Only the Partisan Minority Cares, in Any Event, for Jane and Joe Citizen could care less. When it comes to crimes against the Canadian people, the “making irrelevant” of politics that our parties have undertaken — and accomplished — should rank near, if not at, the top. Blogging Tories and Libloggers, Media columnists and editorialists and personalities, that’s who cares these days. Not many others.

Hmmm … the sky is lightening to the south west. Perhaps the clouds will lift for a while. Of course, that’ll take the temperature from under normal for spring back to full on wintry chill. Perhaps another latté…

Meanwhile, over in Victoria, the Board of BC Ferries — a corporation organized as would be any other publicly-traded joint-stock corporation, except that there is only one shareholder (Her Majesty in Right of the Province of British Columbia) — gave itself a 60% pay rise yesterday. That’s base pay for the indignity of having to sit on a corporate board; meeting attendance fees are extra. This consumed the provincial Question Period yesterday, but, of course, the real question — can the Crown simply remove ministerial oversight (a Crown Corporation) at will and not complete the task, selling off its ownership stake? — wasn’t brought up at all. No, the Opposition called for the Minister of Transportation to step in and roll the increase back, and the Minister claimed to have “expressed his displeasure” to the Board. As he did, no doubt, to the Translink Board for its self-pocket-lining moves (oh, my mistake, there taking the Board away from community control and making them Ministerial lackeys was a “good move”).

But, of course, it’s poor service and rapidly rising fares that consume those citizens who use the ferries regularly, just as it’s poor service and rapidly rising fares that consume those citizens who travel on buses and the Sky Train system.

BC’s media, of course, wasn’t going to put the effort in to sorting this out that they did to reporting on the RCMP’s actions in Ottawa, mind.

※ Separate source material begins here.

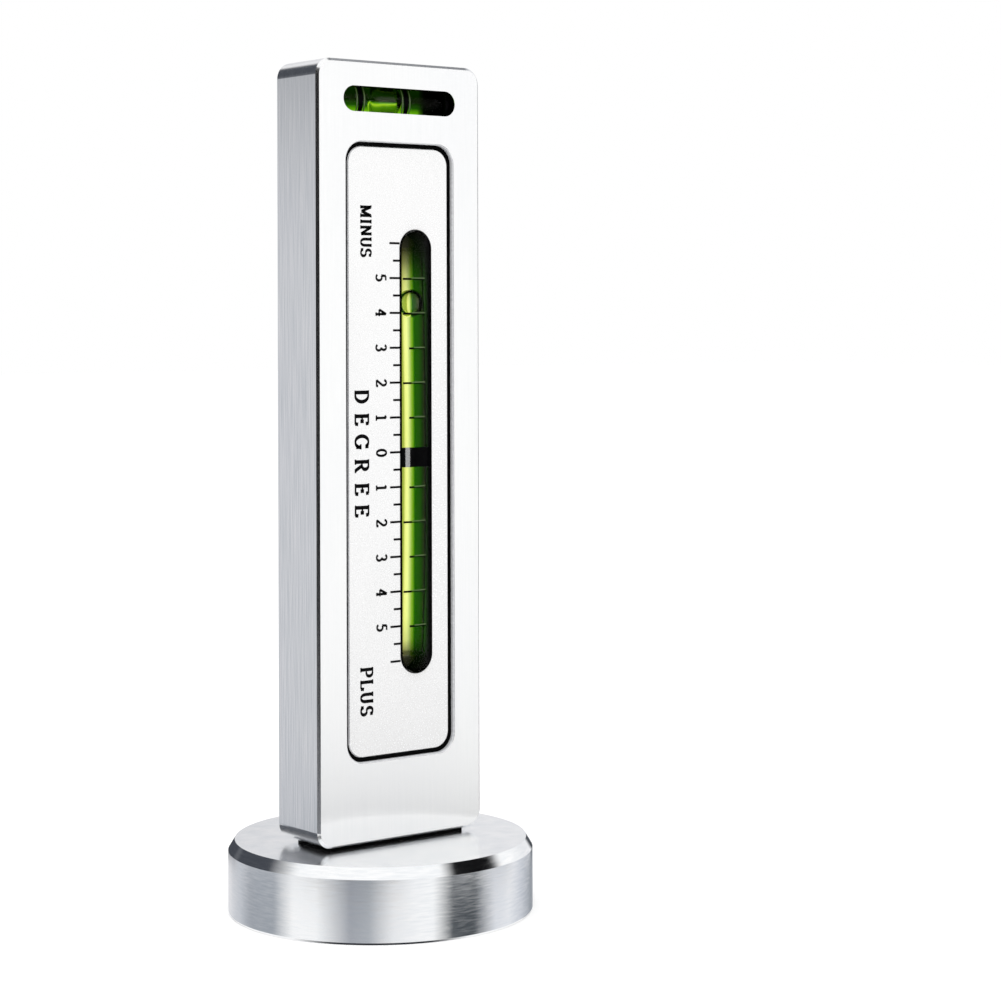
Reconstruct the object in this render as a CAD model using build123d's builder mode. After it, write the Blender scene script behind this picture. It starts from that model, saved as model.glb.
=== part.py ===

Can’t go against the Government, you know. Thank goodness Gordon Campbell and crew don’t have a central bank at their disposal, because the subservience they receive from the media in this province would otherwise allow them to complete the Zimbabweanisation of Canada’s west coast without further worries about how to pay for it.

My word, there goes two cars driving with their headlights on (not just the standard daytime running lights). It’s not that dark out there…

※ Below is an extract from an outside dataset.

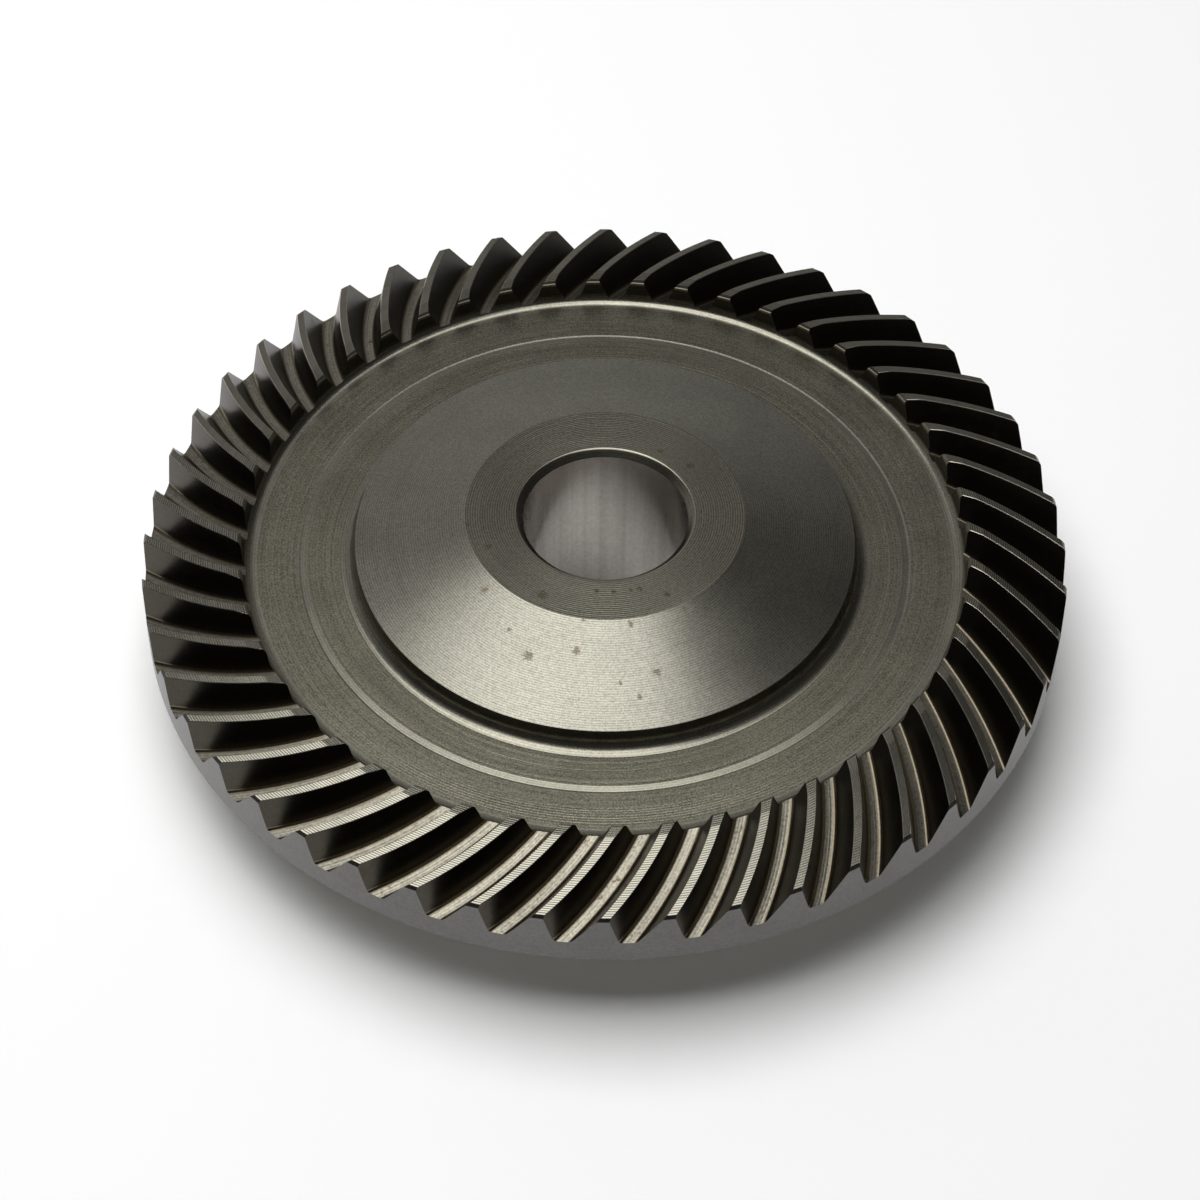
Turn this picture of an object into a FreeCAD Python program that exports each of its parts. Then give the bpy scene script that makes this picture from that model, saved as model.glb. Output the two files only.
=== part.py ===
"""Spiral bevel gear: one steel gear with a conical hub, a plain through bore and a back hub.

The blank is one turned profile round +Z. A tooth space is the path of a face-mill blade: a
trapezoid with broken corners that turns round the cutter's own axis, which stands square on
the root plane. The space is then repeated round the gear. All lengths are millimetres and all
angles degrees. The gear stands on its back hub at z = 0, with the teeth up, and the middle of
one tooth space crosses +X.
"""

import FreeCAD, Part
import os

import Sketcher

LABEL = "spiral_bevel_gear"

# Driving dimensions: alias, value, meaning
SIZES = (
    ("tooth_count", 48, "teeth round the gear"),
    ("outer_radius", 36.5, "rim, and the heel end of the teeth"),
    ("toe_radius", 28.7, "toe end of the teeth, on the flat facet"),
    ("toe_lean", 18.3, "outward lean of the toe end"),
    ("toe_chamfer", 0.2, "edge break on the toe end"),
    ("facet_width", 1.2, "flat facet turned on the toe end"),
    ("facet_height", 13.8, "flat facet above the back face"),
    ("face_angle", 9.5, "fall of the tooth tips towards the heel"),
    ("heel_chamfer", 0.2, "edge break on the heel end"),
    ("rim_height", 7.85, "underside of the rim above the back face"),
    ("web_height", 11.68, "flat web between the teeth and the hub"),
    ("toe_bevel", 0.5, "bevel between the web and the toe end, from the sharp corner"),
    ("step_radius", 23.6, "inner edge of the shallow step in the web"),
    ("step_width", 0.55, "width of the step's slope"),
    ("step_drop", 0.16, "fall of the web over the step"),
    ("hub_bevel", 0.5, "bevel between the web and the hub's wall"),
    ("hub_radius", 19.75, "upright wall of the hub"),
    ("hub_edge_height", 13.4, "outer edge of the hub's cone"),
    ("hub_flat_radius", 11.0, "flat top of the hub"),
    ("top_height", 16.0, "flat top above the back face"),
    ("bore_radius", 6.5, "plain through bore"),
    ("bore_chamfer", 0.5, "chamfer on both ends of the bore"),
    ("back_radius", 17.0, "hub behind the rim"),
    ("back_chamfer", 0.6, "edge break on the back face"),
    ("back_bevel", 1.2, "bevel between the back hub and the rim's underside"),
    ("tooth_depth", 2.5, "upright depth of a tooth space at the mean radius"),
    ("root_angle", 14.5, "fall of the tooth roots towards the heel"),
    ("spiral_angle", 35.9, "right-hand spiral at the mean radius"),
    ("cutter_radius", 30.5, "face mill, to the middle of the root land"),
    ("root_land", 0.58, "flat bottom of a tooth space"),
    ("root_break", 0.2, "corner breaks beside the root land, from the sharp corner"),
    ("inner_blade_angle", 22.5, "flank nearer the cutter's axis, from that axis"),
    ("outer_blade_angle", 20.0, "flank further from the cutter's axis, from that axis"),
)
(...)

As for the City of Vancouver, there is little to be said. Yes, the rolling wonder-wit, Hizzoner the Mayor, will face a challenger for his party’s nomination; Sam Sullivan’s bag of tricks will no doubt see Peter Ladner off without even breaking a sweat. (Will he, as in the documentary Citizen Sam, then put his foot on Ladner’s throat and press for daring to take his poor results as Mayor on?) The same bag of tricks will no doubt dispatch whomever surfaces as the Vision Vancouver candidate — that is, if COPE doesn’t split the vote and elect Sam in a landslide.

The City, of course, continues to do everything and thus nothing; to (under Sam’s leadership in Council) block real debate. The NPA councillors, one of whom is running against the man, continue to vote as sheep. (Remember, the NPA has, with Sam himself, a margin of one: six-five votes would convert into five-six if even one sheep decided to make his own record.)

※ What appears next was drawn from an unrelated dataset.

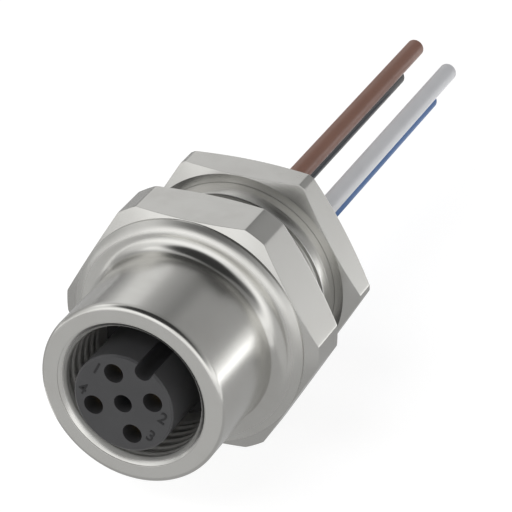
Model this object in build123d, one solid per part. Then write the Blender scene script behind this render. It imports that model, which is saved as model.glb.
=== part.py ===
"""Panel flange connector, M12 socket side with four leads, in millimetres.

The axis lies along Y. The mating face looks towards -Y, the leads leave towards +Y,
and the origin is on the axis in the plane where the hexagon seats on a panel.
"""
import os
from math import atan2, cos, degrees, radians, sin, tan

from build123d import *

# Turned shell: nose, flange, hexagon and tail
NOSE_DIA = 14.8
NOSE_LENGTH = 14.35
LIP_ROUND = 0.45
FLANGE_DIA = 18.9
FLANGE_ROOT_ROUND = 1.0
FLANGE_RIM_ROUND = 0.8
HEX_FLATS = 19.0
HEX_CORNER_DIA = 21.0
HEX_THICK = 4.3
HEX_CHAMFER_DEG = 20.0
TAIL_DIA = 16.0
TAIL_LENGTH = 9.0
TAIL_CHAMFER = 0.8
RELIEF_DIA = 15.3
RELIEF_LENGTH = 3.0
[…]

It could be a nice country, province and city, couldn’t it, if it wasn’t ground down by the likes of these.

I’ve said all along that what I am is a Tory — which doesn’t make me a Conservative, despite the inability of headline writes to ever note the difference. The smell arising from the dung heaps of Parliament Hill, Victoria’s Inner Harbour and 453 West 12th Avenue, Vancouver disgusts me. Since, in all locations, all parties present are complicit in what’s going on, there is effectively no possibility of change on the horizon.

So, Liberals, topple the Harper Government — or not. It makes no difference. We’ll have an election sometime, and little will be changed (if anything) as a result. Just as Campbell’s gang will be re-elected again in Victoria (and Sullivan in Vancouver) on the backs of supporters who, Huey Long style, would prefer to be robbed blind rather than consider sending them a “get packing” message.

As for me, another latté, and more watching the clouds scud by. I just can’t get wound up today about any of it. It gets easier each day to ignore them.

Perhaps that’s the real future: neighbourhoods that just ignore the lot of them and work to make things work (possibly even better) on a scale more appropriate to the efforts of individual human beings. Certainly it’s hard to have a world-circling ego when your platform is a few houses on a street.

The one thing my MP, my MLA and my current mayor and councillors can count on is that, when they deign to ask, I will be voting against. For none of them personally nor by affiliation deserves to be returned again to suck at the public teat.